212

«Küfredenlere dünya hayatı pek süslendi. İman edenlerden kimiyle eğleniyorlar. Halbuki takvaya erenler kıyamet gününde onların üstündedirler. Allah kimi dilerse ona hesapsız rızik verir.»

Bu âyet-i celile Kureyş kâfirlerinin reisleri hakkında nazil olmuştur. Onlara dünya hayatı süslü, çok güzel, lezzetleri tatlı görünmüştür. Müşrikler zenginlikleriyle böbürlenerek Müslümanların fakirleriyle alay etmeye başlamışlardır. Kâfirlerin hor gördüğü Kimseler Allah'a şirk koşmaktan uzak ve küfürden sakmmışlardir. Onlar ne kadar fakir olsalar da Allah'a iman ettikleri için kâfirlerden dünyada çok üstündürler. Âhirette ise makam ve nimetler yönünden, onlardan çok ulvîdirler. Onların hor gördüğü fakirler âhirette cennet nimetiyle mükâfatlandırılırken, müşrikler esfel-i sâfilinde en şiddetli azap ile cezalandırılacaklardır.

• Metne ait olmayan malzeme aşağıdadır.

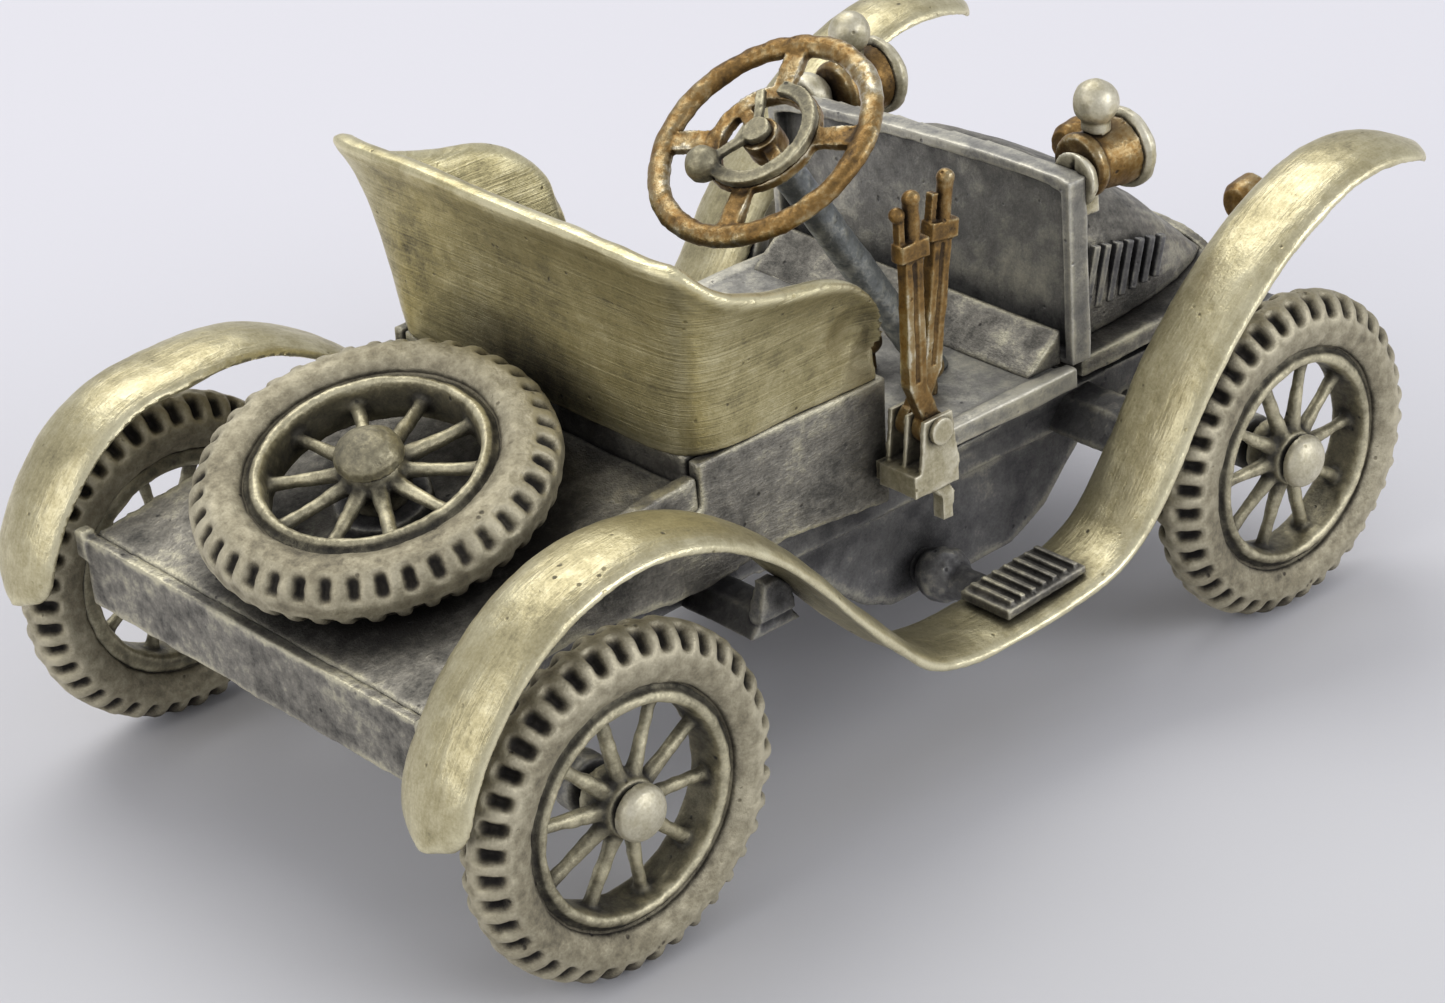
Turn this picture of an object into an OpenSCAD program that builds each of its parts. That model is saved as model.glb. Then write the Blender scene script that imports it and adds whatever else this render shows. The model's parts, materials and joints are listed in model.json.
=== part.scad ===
// Small cast collector car: open two-seat runabout of the early 1900s, solid white metal.
// Millimetres. +X forward, +Y to the car's left, +Z up, ground at z = 0.
// All lengths along X are written from the rear axle and moved by place().

/* [Wheels] */
// distance between the two axles
wheelbase = 57.8; // [50:0.1:66]
// rear axle position along X in the shared frame
rear_axle_x = -29.95; // [-34:0.1:-26]
// tyre outside radius over the lugs
tyre_r = 11.2; // [9:0.1:13]
// distance between the middle planes of left and right wheels
track = 44.8; // [38:0.1:50]
// radius of the open part of the rim
rim_open_r = 6.5; // [5:0.1:8]
// outside radius of the rim where the tyre sits
rim_r = 7.9; // [7:0.1:9]
// tyre width
tyre_w = 3.9; // [3:0.1:6]
// number of spokes
spokes = 10; // [6:1:14]
// number of lugs round a tyre shoulder
lugs = 40; // [24:1:56]
// hub radius
hub_r = 1.9; // [1.4:0.1:3]
// axle rod radius
axle_r = 0.8; // [0.5:0.05:1.5]
// running clearance on the radius between rod and hub
run_gap = 0.06; // [0.02:0.01:0.1]
// radius of the domed rod head outside each hub
head_r = 1.8; // [1.1:0.1:2.4]

/* [Body] */
// height of the deck at its tail edge
tail_z = 18.2; // [15:0.1:22]
// height of the deck at the seat back
deck_z = 23.2; // [20:0.1:28]
// half width of the deck at the tail
deck_hw = 17.0; // [13:0.1:18]
// half width of the body under the seat
seat_hw = 14.8; // [12:0.1:17]
// floor plate top height
floor_z = 18.9; // [16:0.1:22]
// top of the seat back
seat_top_z = 38.8; // [34:0.1:44]
// height of the dash top corners
dash_top = 31.8; // [27:0.1:36]
// dash half width
dash_hw = 14.2; // [11:0.1:17]

/* [Fenders] */
// fender outer edge, distance from the middle plane
fender_out = 24.2; // [22:0.1:26]
// fender inner edge, distance from the middle plane
fender_in = 18.0; // [16:0.1:20]
// fender metal thickness
fender_t = 0.8; // [0.5:0.05:1.5]
// how much the fender is crowned across its width
fender_crown = 0.55; // [0:0.05:1.2]

/* [Steering] */
// steering wheel radius to the middle of its rim
steer_r = 7.3; // [5:0.1:9]
// lean of the column from the vertical, degrees
rake = 33; // [20:1:50]
// steering wheel centre along X
steer_x = 27.8; // [22:0.1:34]
// steering wheel centre height
steer_z = 39.2; // [34:0.1:44]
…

Allahü teâlâ kimi dilerse ona sonsuz rızık verir, vermiş olduğu rızkın hesabını kimse bilmez. Onu hiç kimse hesap edemez. Yüce Allah kulunu hiç ummadığı yerlerden rızıklandırır. Bu nimetlerin dünyada şükrünü yerine getirenlerden âhirette hesabı sorulmaz. Dünyada şükrünü yerine getirmeyenlerden âhirette hesabı sorulur.

Dünya hayatını insanlara hoş gösteren hususlar hakkında tefsirciler farklı görüşler ileri sürmüşlerdir. Bazılarına göre dünya hayatını insanlara hoş gösteren şeytandır. Zira Allahü teâlâ, kullarını dünyanın kötülüklerinden alıkoymak için âyetlerini indirmiş ve dünyanın fani olduğunu, onunla böbürlenmemelerini, dünyaya aldanmamalarını beyan etmiştir. Fakat şeytan, onları ebedî saadetten mahrum etmek için, dünyayı hoş göstermiş, gönüllerini dünyaya bağlatmış, âhireti inkâr ettirmiş veya unutturmuştur.

Bazı tefsircilere göre ise, dünyayı hoş gösteren Allahü teâlâ'dır. Kullarını imtihan etmek için göze ve gönle hoş görünen şeyleri dünyanın içine atmıştır. İnsanlar onlarla böbürlenerek, gururlanarak aldandılar. Ebedî hayatı terk ettiler. Dünya muhabbetine daldılar ve saadet-i ebediyeden mahrum oldular.